The Marketing Magic Behind Hotel Gyms
Every hotel booking site tells the same story: gleaming fitness centers with state-of-the-art equipment, natural lighting streaming through expansive windows, and enough space for a serious workout. The photos show pristine facilities that wouldn't look out of place in an upscale health club.
Then you arrive at your hotel, swipe your room key at the fitness center door, and discover the truth. You're looking at a repurposed storage room with fluorescent lighting, three cardio machines from the Bush era, and a weight selection that maxes out at what most people warm up with.
Why Hotels Bother With Gyms Nobody Uses
Hotel fitness centers exist because travelers expect them to exist, not because anyone actually uses them regularly. Industry surveys consistently show that fewer than 15% of hotel guests ever set foot in the fitness facility during their stay. Yet nearly 80% of business travelers say a fitness center influences their booking decision.
This creates a bizarre situation where hotels feel obligated to check the "fitness center" box without investing meaningfully in the experience. The result is facilities that look impressive enough in carefully staged photos but fall apart under real-world scrutiny.
Most hotel gyms operate on what industry insiders call the "minimum viable amenity" principle.
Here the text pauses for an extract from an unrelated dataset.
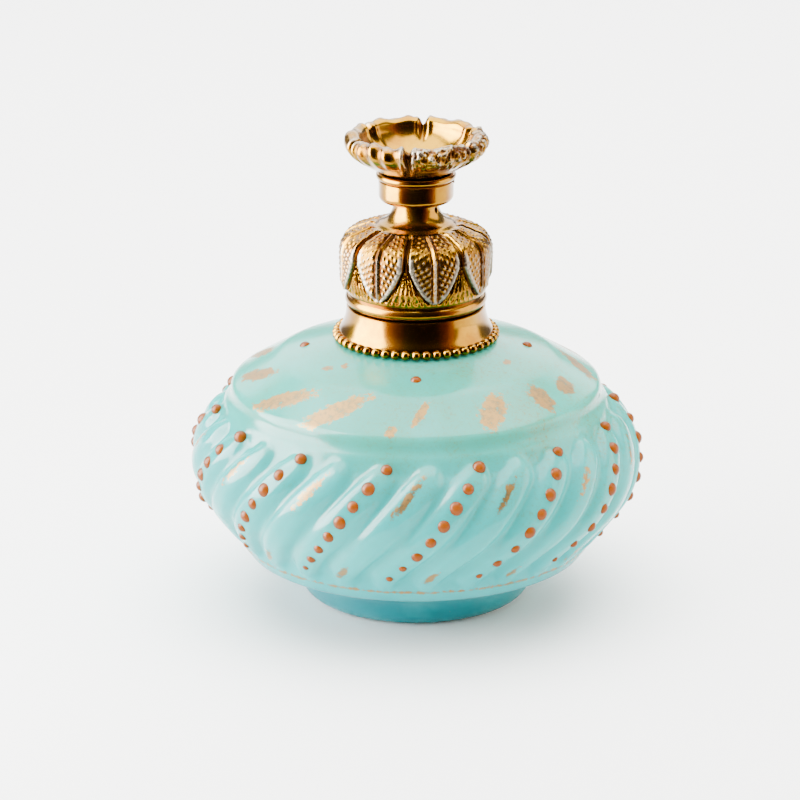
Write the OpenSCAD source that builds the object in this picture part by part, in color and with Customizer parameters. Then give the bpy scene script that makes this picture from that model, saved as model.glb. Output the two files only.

Hotels spend just enough to claim they have a fitness center while spending as little as possible on equipment that will rarely be used. A basic setup with a few cardio machines and some free weights can cost as little as $15,000 to install—pocket change compared to renovating a guest room.
The Equipment Time Warp
Walk into most hotel fitness centers and you'll find yourself in a technology museum. Treadmills with control panels that look like they belong in a 1990s arcade. Elliptical machines with wobbly handles and displays that flicker ominously. Weight machines that require an engineering degree to adjust.
The reason is simple economics. Hotels replace fitness equipment about as often as they replace their ice machines—which is to say, almost never unless something breaks completely. A treadmill in a commercial gym might see 8-10 hours of daily use and get replaced every 3-4 years. A hotel treadmill might see 8-10 hours of use per month and stay in service for a decade.
The Space Problem
Hotel real estate is precious, and fitness centers typically get whatever leftover space isn't profitable as guest rooms or meeting facilities. That stunning gym in the booking photos? It might actually be a composite image showing the hotel's conference room with fitness equipment digitally inserted.
The average hotel fitness center is roughly 400 square feet—about the size of a large hotel room. Try fitting meaningful workout equipment into that space while maintaining safe clearances around machines, and you quickly understand why most hotel gyms feel like equipment storage areas with a few square feet of walking space.
What Serious Travelers Actually Do
Smart travelers who prioritize fitness have largely given up on hotel gyms and developed alternative strategies. Many carry resistance bands and do bodyweight workouts in their rooms. Others research nearby gyms that offer day passes—often for less than the cost of a single airport meal.
Some hotel chains have recognized this reality and partnered with national fitness franchises to provide guests with access to real gyms. Others have invested seriously in their fitness facilities, treating them as genuine amenities rather than marketing checkboxes.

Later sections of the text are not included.